The piston assembly comprises a compression spring 23, a piston 24, a seal 25, and nuts 26. The components of the

piston assembly are mounted on the actuating rod 20 as shown in Figure 7. The piston assembly is held in cylinder 4 by a sealing piece 27, which in turn is held in place by bolts 27a and 27b. The positioning of these bolts is shown in Figure 3.

To provide additional support for section 2, a guide piece 28 is provided. This is mounted on support block 3 by a bolt 29. The guide piece 28 engages with slot 30 defined by the nudging block 15 as shown in Figure 2. Extension of the nudging device is achieved by supplying air under pressure through the inlet 5 to the cylinder 4. The increase in pressure in the cylinder 4 causes the piston to move outwards thus compressing the spring 23. As the piston 24 is fixed to the rod 21 this also moves, and as a result the second section 2 moves away from the first section 1, increasing the overall length of the nudging device.

Figure 4 shows the nudging assembly in use in a sheet handling system. The sheet handling system comprises a face plate 31 and an end wall 35 on adjacent sides of a base 33. The sheet handling system also includes a sheet feed device 36 and a sheet holding device 37. The sheet feed device 36 comprises a peeler wheel 38, a pinch roller 39 and a contra roller 40, which are positioned adjacent to a sheet exit 41. The sheet holding device 37 comprises a manifold 42 connected to the face plate 31 by pins 43 and urged against the plate 31 by compression springs 44. Air or vacuum is supplied to bore 45 in manifold 42 from which it passes through a conduit 46 to an outlet 47 for communication with sheet 32 through apertures 53 in the face plate 31. These apertures are shown in Figure 5. Operation of such a sheet handling system is described in more detail in EP-A-0645328, the details of which are incorporated herein by reference. Further features of the sheet handling system include a rear wall 48 which supports a motor 49 connected via a follower block 50 to a guide wall 34. Upon activation of

the motor 49, the guide wall 34 vibrates to aid sheet feeding. The guide wall 34 and the end wall 35 have shaped end pieces 36 and 37' respectively, these end pieces being shaped towards the sheet exit 41 to further aid sheet feeding. The ends 18 and 19 of the nudging device project through apertures 54 and 55 respectively.

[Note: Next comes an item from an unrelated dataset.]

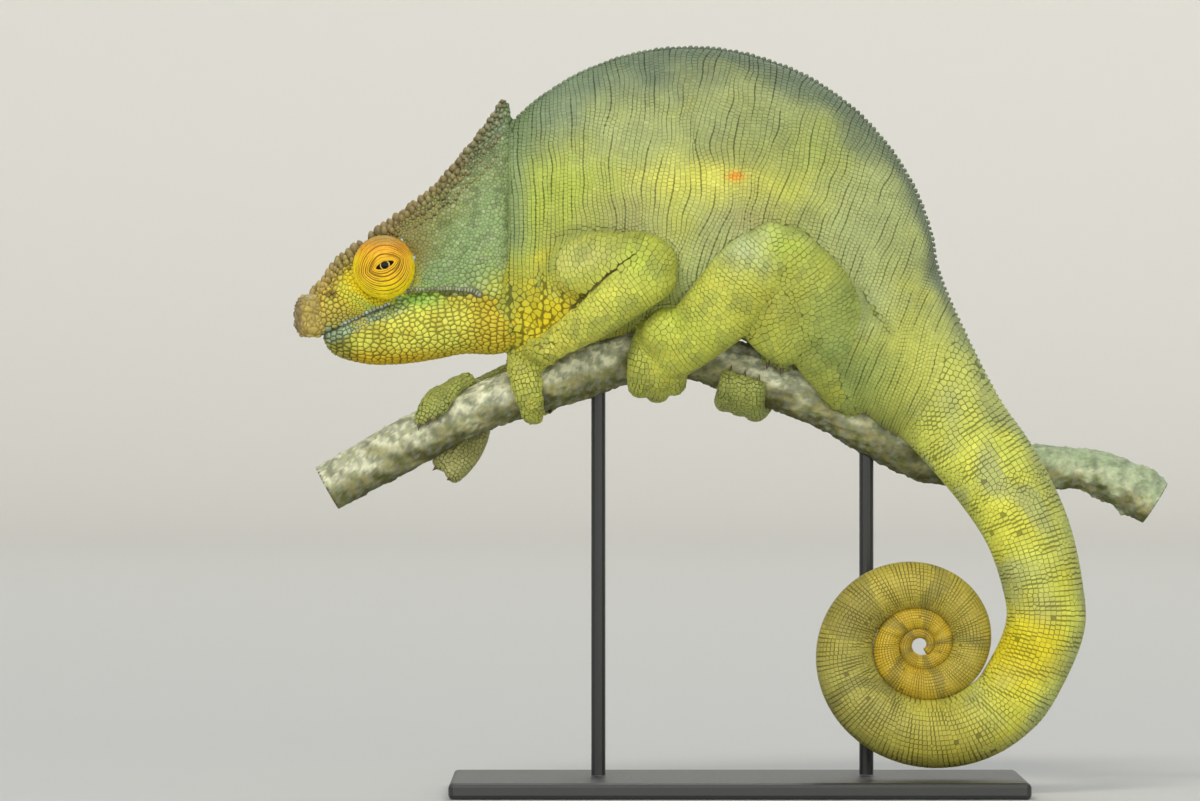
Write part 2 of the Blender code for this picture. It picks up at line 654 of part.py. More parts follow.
# ---- putting it together --------------------------------------------------------------------------------
BODY_LENGTHS = (               # name, first row, last row, rings, sides, colour
    ("neck", 0.0, 2.2, 4, 16, "skin_green"),
    ("trunk", 2.2, 8.6, 12, 16, "skin_green"),
    ("hips", 8.6, 13.2, 9, 16, "skin_green"),
    ("tail_base", 13.2, 16.0, 6, 14, "skin_yellow"),
    ("tail_hanging", 16.0, 19.0, 5, 12, "skin_yellow"),
    ("tail_lower", 19.0, 26.0, 8, 10, "skin_yellow"),
    ("tail_coil_outer", 26.0, 34.0, 9, 10, "skin_yellow"),
    ("tail_coil_second", 34.0, 43.0, 10, 8, "skin_yellow"),
    ("tail_coil_third", 43.0, 56.0, 13, 8, "skin_yellow"),
    ("tail_tip", 56.0, 81.0, 22, 6, "skin_yellow"),
)


def build():
    clear_scene()
    model = collection("chameleon", True)
    helpers = collection("cutters", False)
    lengths = {
        name: body_length(name, first, last, count, sides, model, colour)
        for name, first, last, count, sides, colour in BODY_LENGTHS
    }
    made = dict(lengths)
    made["head"] = mesh_object("head", head_rings(), model, "skin_head")
    made["lower_jaw"] = mesh_object("lower_jaw", jaw_rings(), model, "skin_yellow")
    for side, word in ((-1, "left"), (1, "right")):
        x, y, z = EYE_CENTRE
        made[f"eye_{word}"] = ball(f"eye_{word}", (x, side * y, z), EYE_SIZE, model, "eye_orange")
        x, y, z = HORN_CENTRE
        made[f"horn_{word}"] = ball(f"horn_{word}", (x, side * y, z), HORN_SIZE, model, "horn", 10, 6)
    for name in LIMBS:
        made[name] = mesh_object(name, limb_rings(name), model, "skin_green")
    for name in (*TOES, "fingers_outer_right"):
        made[name] = toe_bundle(name, model, helpers, "skin_green")
    perch = perch_solid("perch", model, "bark")
    stand_base(model)
    rods = [
        stand_rod("stand_rod_front", ROD_FRONT_X, model),
        stand_rod("stand_rod_rear", ROD_REAR_X, model),
    ]

    # cutters: each a little larger than the part that it stands for
    cut = {"perch": perch_solid("cut_perch", helpers, None, GAP)}
    cut["head"] = mesh_object("cut_head", head_rings(GAP), helpers, None)
    cut["lower_jaw"] = mesh_object("cut_lower_jaw", jaw_rings(GAP), helpers, None)
    cut["body"] = body_length("cut_body", 0.3, 16.0, 26, 16, helpers, None, GAP)
    for name in LIMBS:
        cut[name] = mesh_object(f"cut_{name}", limb_rings(name, GAP), helpers, None)

    boolean(made["lower_jaw"], cut["head"], "DIFFERENCE")
    for word in ("left", "right"):
        boolean(made[f"eye_{word}"], cut["head"], "DIFFERENCE")
        boolean(made[f"horn_{word}"], cut["head"], "DIFFERENCE")
        boolean(made[f"horn_{word}"], cut["lower_jaw"], "DIFFERENCE")
    for name in ("neck", "trunk", "hips", "tail_base"):
        for cutter in ("head", "lower_jaw", "perch"):
            boolean(made[name], cut[cutter], "DIFFERENCE")
    for word in ("left", "right"):
        for chain, toes in (
            (("upper_arm", "forearm", "hand"), ("fingers_outer", "fingers_inner")),
            (("thigh", "shank", "foot"), ("toes_outer", "toes_inner")),
        ):
            names = [f"{part}_{word}" for part in chain]
            for number, name in enumerate(names):
                for cutter in ("body", "head", "lower_jaw", "perch", *names[:number]):
                    boolean(made[name], cut[cutter], "DIFFERENCE")
            for toe in (f"{part}_{word}" for part in toes):
                both = [f"{part}_{side}" for side in ("left", "right") for part in chain]
                for cutter in ("body", "perch", *both):
                    # toes lie so close along the perch that the exact solver loses some of them
                    boolean(made[toe], cut[cutter], "DIFFERENCE", "MANIFOLD")
    for rod in rods:
        boolean(rod, cut["perch"], "DIFFERENCE")
    for obj in [*made.values(), *rods]:
        if obj.modifiers:
            settle(obj)
    print("triangles:", sum(len(o.data.polygons) for o in [*made.values(), perch]))


build()
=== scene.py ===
# The finish of a life-size museum model: a large casqued chameleon on its branch, on a plain stand.
# The animal faces -X, its left side is at -Y and +Z is up. All shapes are worked out in millimetres.
import math

import bmesh
import bpy
import numpy as np
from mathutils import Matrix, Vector
from mathutils.bvhtree import BVHTree
from mathutils.kdtree import KDTree


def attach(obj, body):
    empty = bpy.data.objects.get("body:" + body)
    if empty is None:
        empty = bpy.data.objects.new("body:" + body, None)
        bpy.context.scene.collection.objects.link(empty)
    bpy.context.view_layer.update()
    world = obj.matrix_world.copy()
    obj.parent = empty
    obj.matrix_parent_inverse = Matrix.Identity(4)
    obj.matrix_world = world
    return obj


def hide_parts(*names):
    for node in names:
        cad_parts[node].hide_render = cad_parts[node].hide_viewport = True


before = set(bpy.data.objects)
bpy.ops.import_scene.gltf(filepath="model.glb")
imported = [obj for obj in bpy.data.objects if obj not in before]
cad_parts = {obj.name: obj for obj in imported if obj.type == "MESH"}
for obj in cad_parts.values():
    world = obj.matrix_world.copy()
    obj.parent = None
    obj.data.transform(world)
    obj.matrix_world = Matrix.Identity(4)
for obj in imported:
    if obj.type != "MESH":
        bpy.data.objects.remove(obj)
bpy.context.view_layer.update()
mm = 0.001
fullTurn = 2 * math.pi


# colours and small sums
def fromHex(code):
    # sRGB hex to linear: c / 12.92 near black, otherwise ((c + 0.055) / 1.055) ^ 2.4
    value = np.array([int(code[k : k + 2], 16) for k in (1, 3, 5)]) / 255
    return np.where(value <= 0.04045, value / 12.92, ((value + 0.055) / 1.055) ** 2.4)


def mix(colours, other, amount):
    # colour + (other - colour) * amount, row by row
    other = fromHex(other) if isinstance(other, str) else other
    return colours + (other - colours) * np.asarray(amount)[:, None]


def ramp(low, high, value):
    # 0 below low, 1 above high, and 3t^2 - 2t^3 between
    t = np.clip((value - low) / (high - low), 0, 1)
    return t * t * (3 - 2 * t)


def unit(vectors):
    return vectors / np.maximum(np.linalg.norm(vectors, axis=-1, keepdims=True), 1e-9)


def bell(value, width):
    # 1 at zero, falling off as exp(-(value / width)^2)
    return np.exp(-((value / width) ** 2))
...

Operation of the sheet handling system will now be described.

When in use, a stack of sheets is placed upon the base 33 between the guide wall 34 and the end wall 35. These sheets are urged towards the face plate 31 by an urging means, not shown, such as a sprung loaded plate. If operating correctly, the controller 62 will respond to signals on a line 63 from the sheet handling mechanism to cause a vacuum to be supplied to the bore 45 from a vacuum source (not shown) . This communicates with the sheets 32 via apertures 53 in the face plate 31 (Figure 5) . This sucks the leading sheet onto the face plate 31. The controller 62 also actuates the valve 52 so that air pressure is supplied from the pump 51 to the nudging device, causing the device to extend in length as previously described. As the shaft 7 rotates the rubber ends 18 and 19 of the nudging device will undergo reciprocating motion as indicated by arrow 53. During this motion the rubber ends 18 and 19 project through the apertures 54,55 in the face plate 31 and engage with the leading sheet 32, this situation being shown in Figure 1. As the arms move from right to left (the feed direction) , according to Figure 4, air pressure is supplied to the bore 45 and vacuum is supplied to the peeler wheel 38 using a system as illustrated in Figure 1 of EP-A-0645328. This causes the leading sheet in the stack to be released from the face plate 31. The nudging device nudges the sheet towards the sheet exit 41, where it is sucked on to the peeler wheel 38. As the peeler wheel rotates, the sheet is removed from the assembly through the sheet exit 41. As the arms of the nudging device begin to retract, due to the

reciprocal motion, the vacuum is once again applied to bore 45. This attracts the next sheet to face plate 31. By the time the first sheet has been removed through the sheet exit 41, the arms of the nudging device are fully retracted behind the face plate 31, they then return to their initial position and the cycle begins again. The vacuum applied through the apertures 53 and counter rotation of the roller 40 prevent more than one sheet being fed at the same time. If feeding of the notes is to be stopped, or should any fault occur with the mechanism, such as a note becoming permanently stuck to the peeler wheel or the sheet exit 41 becoming blocked, then the control valve 52 is controlled by the controller 62 to stop the supply of air from the supply 51 to the nudging device. As a result the nudging device retracts in length under the influence of the spring 23 and, although it is still undergoing reciprocating motion, the ends 18 and 19 no longer project through the face plate 31 and cannot engage with the leading sheet of the stack. This situation is shown in Figure 2. With the nudging means no longer engaging sheets, the leading sheet will not be urged towards the sheet exit 41 and feeding of the sheet will cease. When the blockage in the feed mechanism is removed, the valve 52 will again be operated to supply air to the nudging device and feeding of sheets will once again commence.